Thüringer Allgemeine (Eichsfeld)
Sechs Arme und ein Besen
Der letzte Gang vor meinem Urlaub galt der Autowerkstatt. Seit Wochen blinkt auf der Amatur das Service-zeichen. Ein Mann, den eine innige Beziehung mit seinem Auto verbindet, kann das nicht verstehen. Er mahnt und drängelt und zieht die Augenbrauen hoch. Ich weiß selber, es ist nicht gut für den Motor und auch nicht für meine Reputation als Wagenhalterin. Aber wenn das Auto in der Werkstatt ist, bin ich bewegungsunfähig und muss andere Dinge verschieben. Man muss klug abwägen. Der Alltag einer Frau ist von einer komplizierten Kette von Verschiebungen geprägt. Psychologen sprechen von Prokrastination, eine ernste Persönlichkeitsstörung. Alles Unsinn. Es ist eine spezifisch weibliche Form des Alltagsmanagements. Wir prokrastinieren kontrolliert, weil wir es müssen. Das Patriachat hat irgendwann das Ding vom Multi-tasking in die Welt gesetzt. Seitdem hängt das uns Frauen als Klotz am Bein. Für Männer eine schöne Rechtfertigung, Dinge auszusitzen, auf die sie keine Lust haben. Die Multi-tasking- Fee macht das spielend. Und dann bilden sie sich sonstwas darauf ein, wenn sie im PC mal ein paar Amtsschreiben verfassen.
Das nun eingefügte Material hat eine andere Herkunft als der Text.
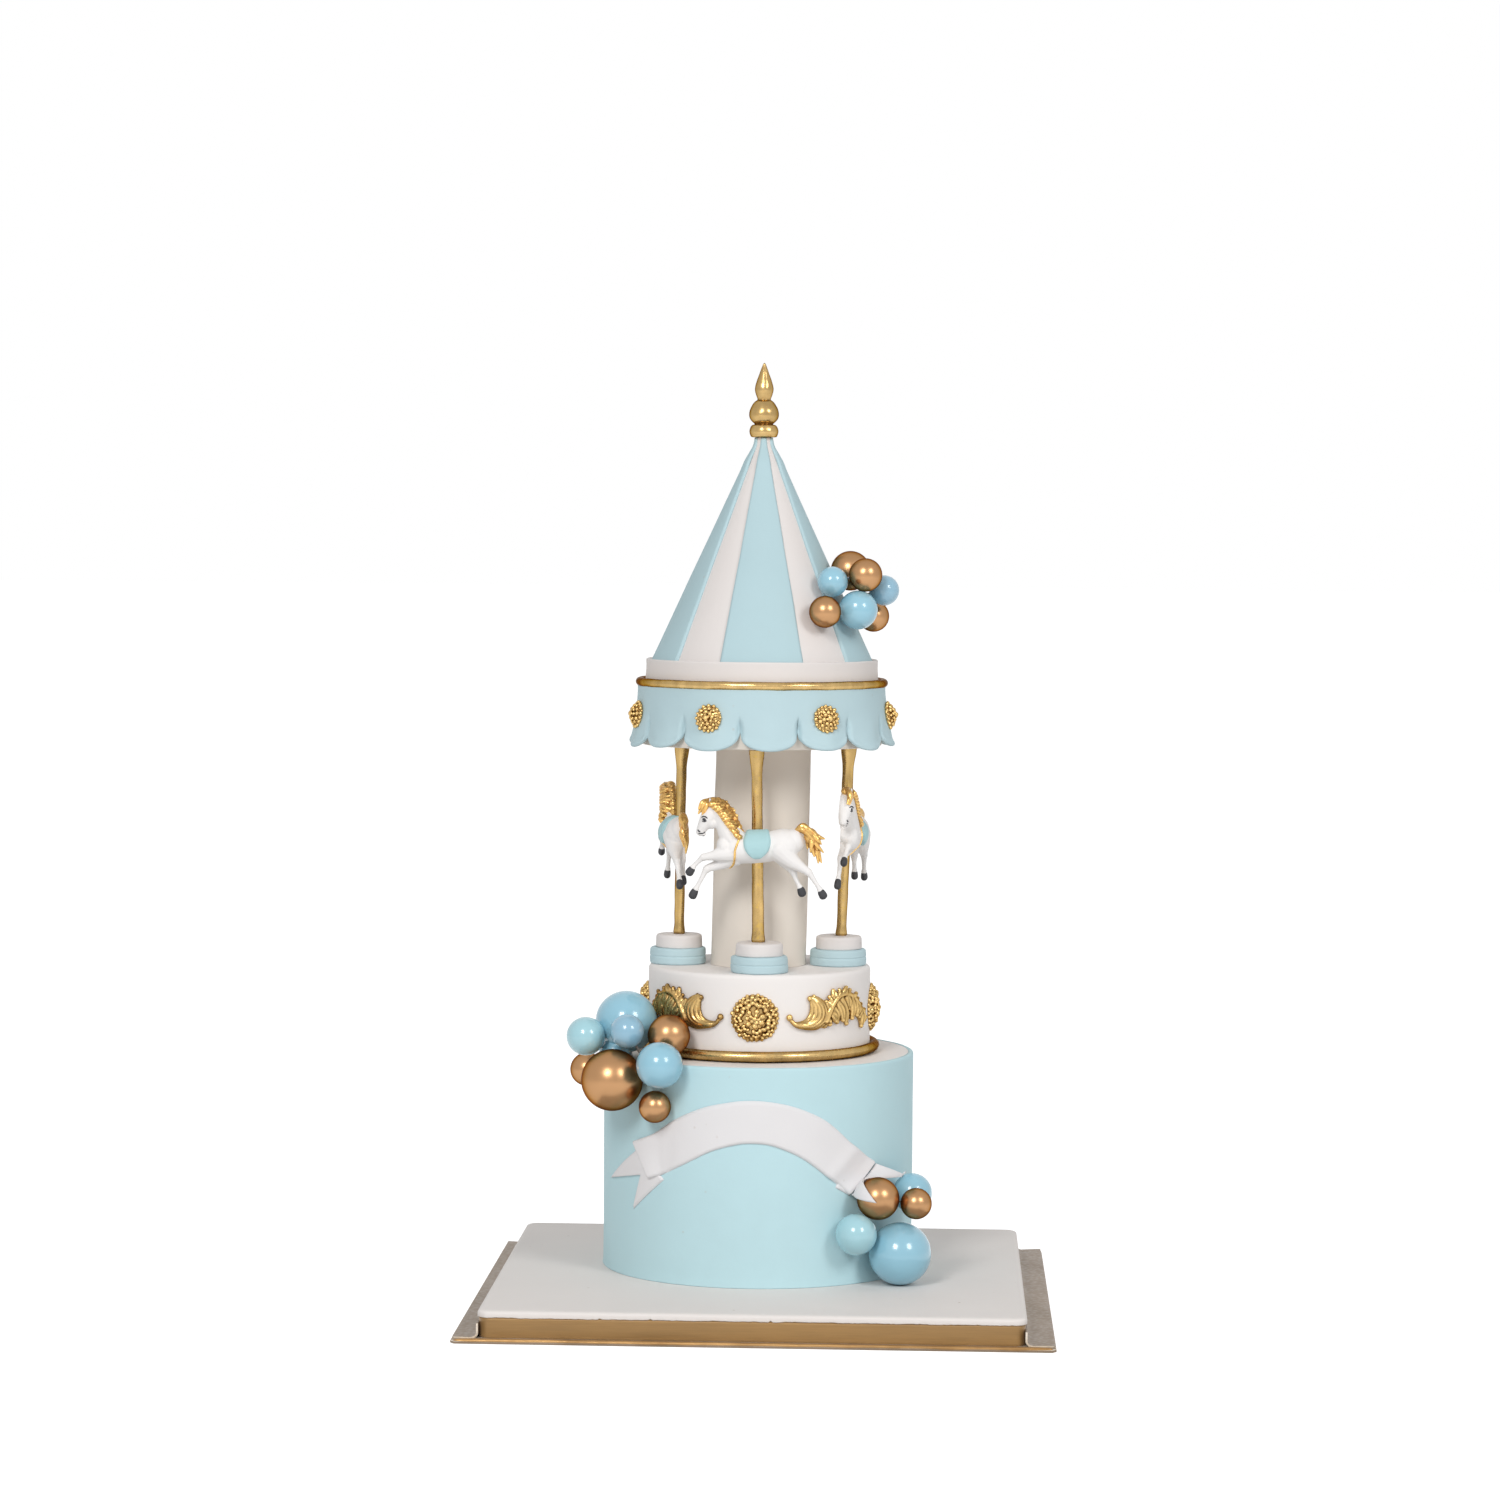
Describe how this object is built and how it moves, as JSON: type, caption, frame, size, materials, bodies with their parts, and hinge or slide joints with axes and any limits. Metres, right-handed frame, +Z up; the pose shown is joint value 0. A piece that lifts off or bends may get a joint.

Die männliche Vorstellung von „ multitasking“ist eine Mischung der Göttin Kali und Bibi Bloxberg: Sechs Arme und ein Besen zum Fliegen. Wir arbeiten ja dran. Dafür ahnen Männer nicht, wie viele aufgeschobenen Dinge sich von allein erledigen. Aber das bleibt unser Geheimnis.